“San Juan Dusk” acrylic painting by Kristen Kaiser on panel.
Image by Kristen Kaiser
Remember that friend in class who always had the most spectacular doodling? The one you asked to draw you a … Somewhere in that exchange, the artist lost control of the art. And for many artists, turning that generosity of talent into a bankable career is forever elusive.
That’s one of the myriad reasons that Brooke Bonner and Suzanne Hazlett partnered to form an organization and open studios event to bridge the gap between artist and art owner and build a better understanding of how art is more than just a creative hobby, but a way of life.
Now entering its second year, the Wood River Valley Studio Tour has selected more than 50 artists to participate in the upcoming tour on Sept. 27 and 28.
As their mission states, “We envision a community recognized nationally for the quality of its local artists, in which people from all walks of life are able to appreciate, learn about and collect art.”
The nonprofit organization showcases the creative community within the Wood River Valley and invites visitors to experience first-hand the quality of locally produced art, the community, and the beauty of the valley.
Among the new artists this year is Kristen Kaiser, who came to the valley a few years ago with a bachelor’s degree in fine art painting from the University of Massachusetts. Since graduating, she’s had a lot of day jobs, some of them in graphic arts, and some commissioned art.
The 2D artist likes to paint in acrylics, but dabbles in pen and ink, pastels, graphite, scratch board and sign lettering. She currently works at the Idaho Mountain Express as a graphic designer.

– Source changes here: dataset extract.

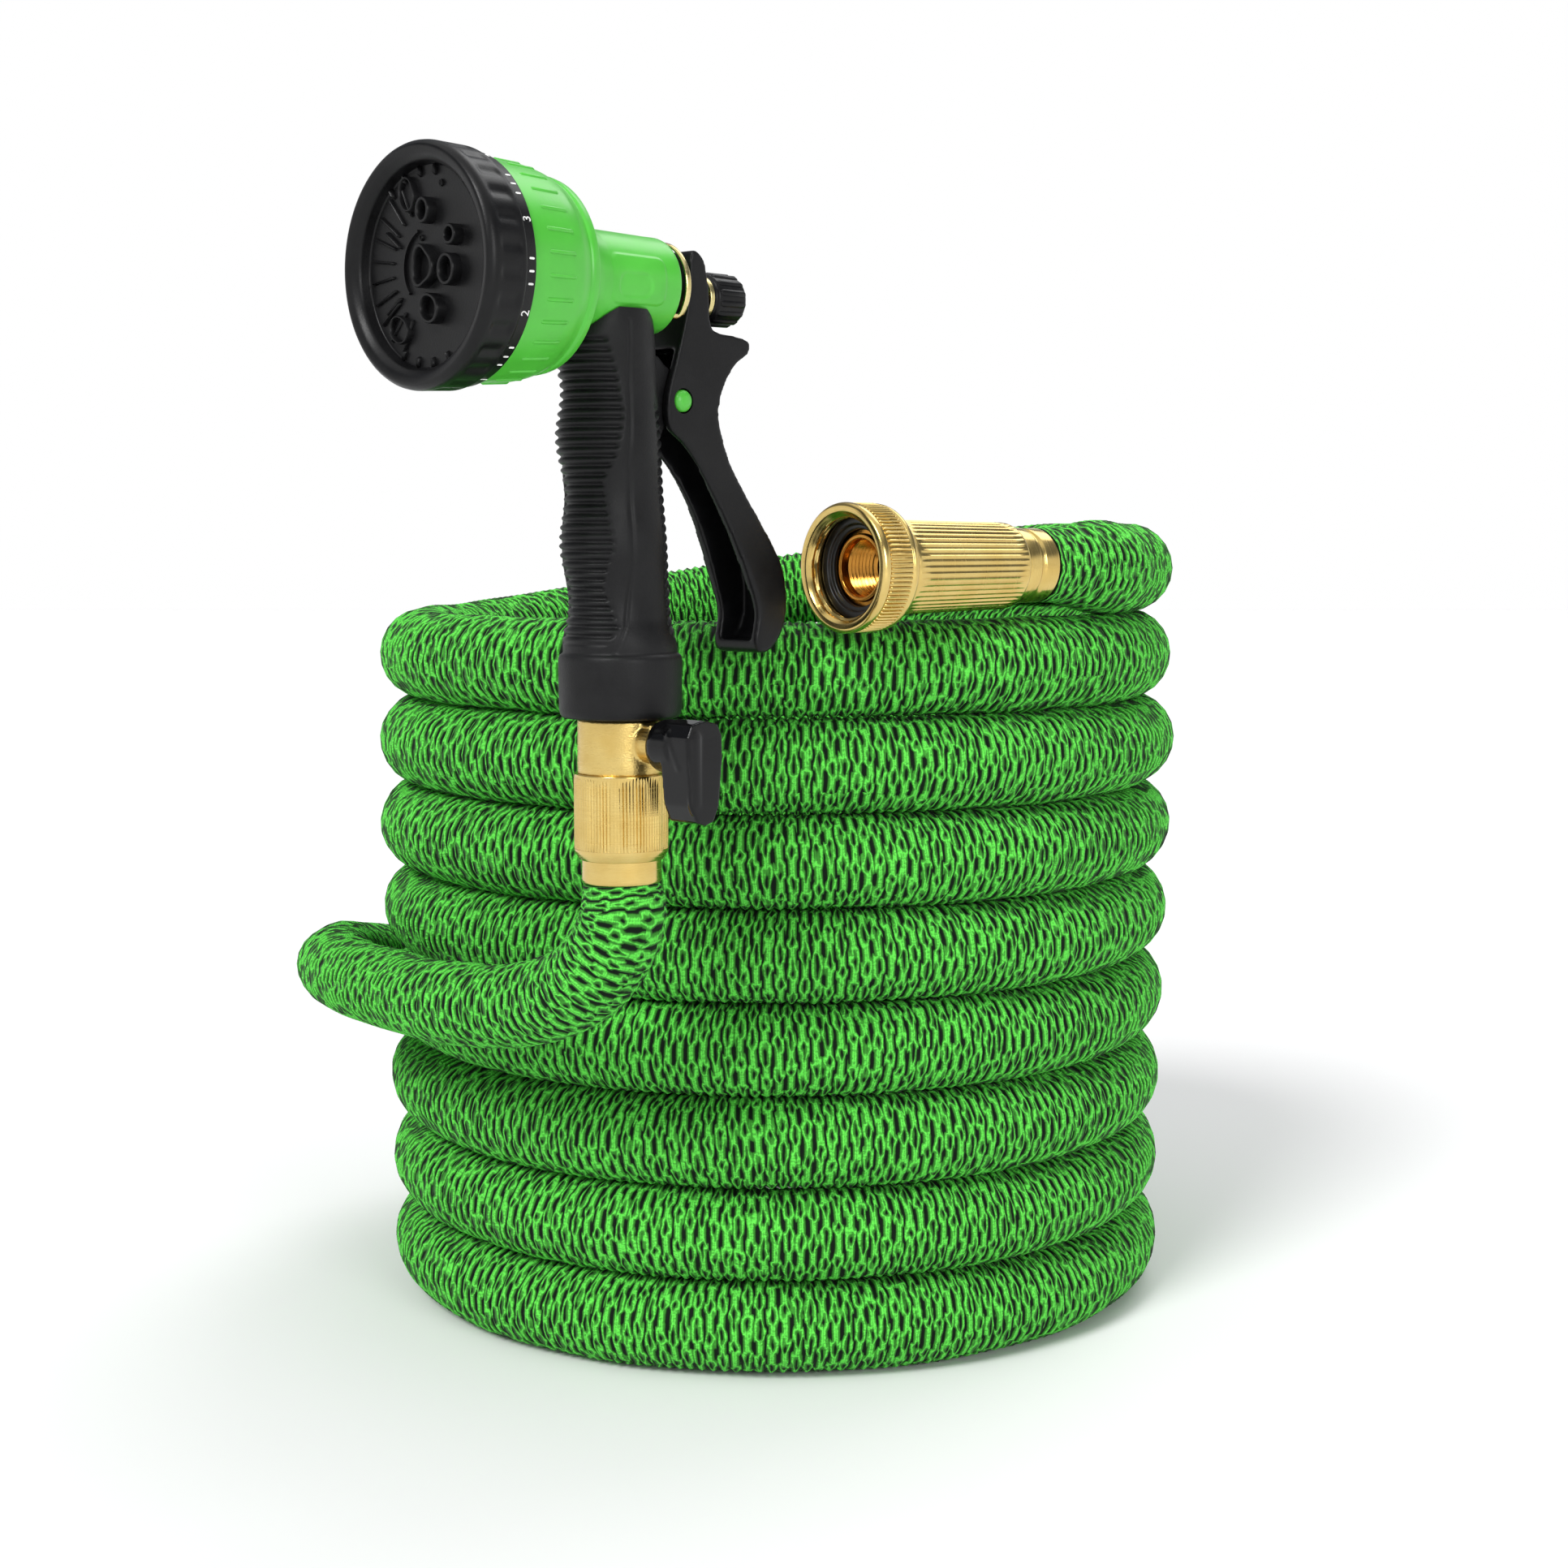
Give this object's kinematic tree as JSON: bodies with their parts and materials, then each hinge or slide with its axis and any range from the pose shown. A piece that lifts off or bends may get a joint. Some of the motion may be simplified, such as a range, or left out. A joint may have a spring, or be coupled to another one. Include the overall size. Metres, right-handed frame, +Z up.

“I know I make for a very poor boss,” she says. “Too dreamy-eyed to stay on top of a project when there’s no outside pressure. A regular paycheck from the job I’ve been hired to do would allow me later to afford the space and supplies to create and self-promote.”
But it can be hard to be motivated, “and to come home and want to be creative for my heart’s sake after working it for someone else’s whims for eight-plus hours.”
She’s learning the long, slow way how to—and how not to—market herself.
“Unfortunately, a lot of pro-bono work throughout the years. Pro bono is slow in getting the word out. Remember me saying that I’m a horrible boss?
“I finally began to understand that my training, studies, supplies, skill, technique and time has a very real monetary value.”
The day job as an artist at the Mountain Express has given her exposure with illustration assignments and winning awards for them.
“Now, I’m putting money down to make money,” she says. “I’m taking a serious pride in my work. In the past year, I’m making a point to paint what makes my heart sing. Nature scenes, horses, trout, storm clouds. I’m posting them on Facebook, my website, with quality prints for sale.
And, she took a chance and applied for an opportunity to be a part of the tour.
“It was a bit daunting. The artists in the Wood River Valley are no slouches. They are polished professionals and easy to admire,” she admits. “I’m still getting the ball rolling for myself, and searching for my stride. Maybe I couldn’t hang with the big dogs yet. But I believe I can. I really enjoy my evolving work, and I know there’s folks who will connect with it.”
Kaiser likes the format of the studio tour.
“A weekend devoted to appreciating our valley’s visual talent is quite important. As a patron of the tour, you’re invited into the artist’s scared space. One can see where and how the art they appreciate is created. Also, meet the artist they’ve been following or find a new fave.”
The Bellevue resident said she has been working hard to get ready, relying on nature’s muse for inspiration.
“Open fields, moody skies, raging whitewater and still quiet winterscapes. A dabbler in fly fishing, I found that salmonids are gorgeous subjects. I’m also a horse-crazy girl and a wanna-be zoologist, so wildlife and equines are regulars in the mix.”
She’s currently working on a large presentation of a band of horses on a stretch of land she saw outside of Challis.
“I think there is a very good support network for artists in Ketchum, but it thins out in the south valley. This tour is a great step in including the wider range. I encourage students to hit the tour, and have artists and children seek each other out, myself included.
“As a youth, my idea of an artist was Michelangelo and Monet, the heavy hitters in art history. But I think if I had met a local artist, that was making beautiful work, and spoke to my heart, I would have worked harder because it’s real and here.”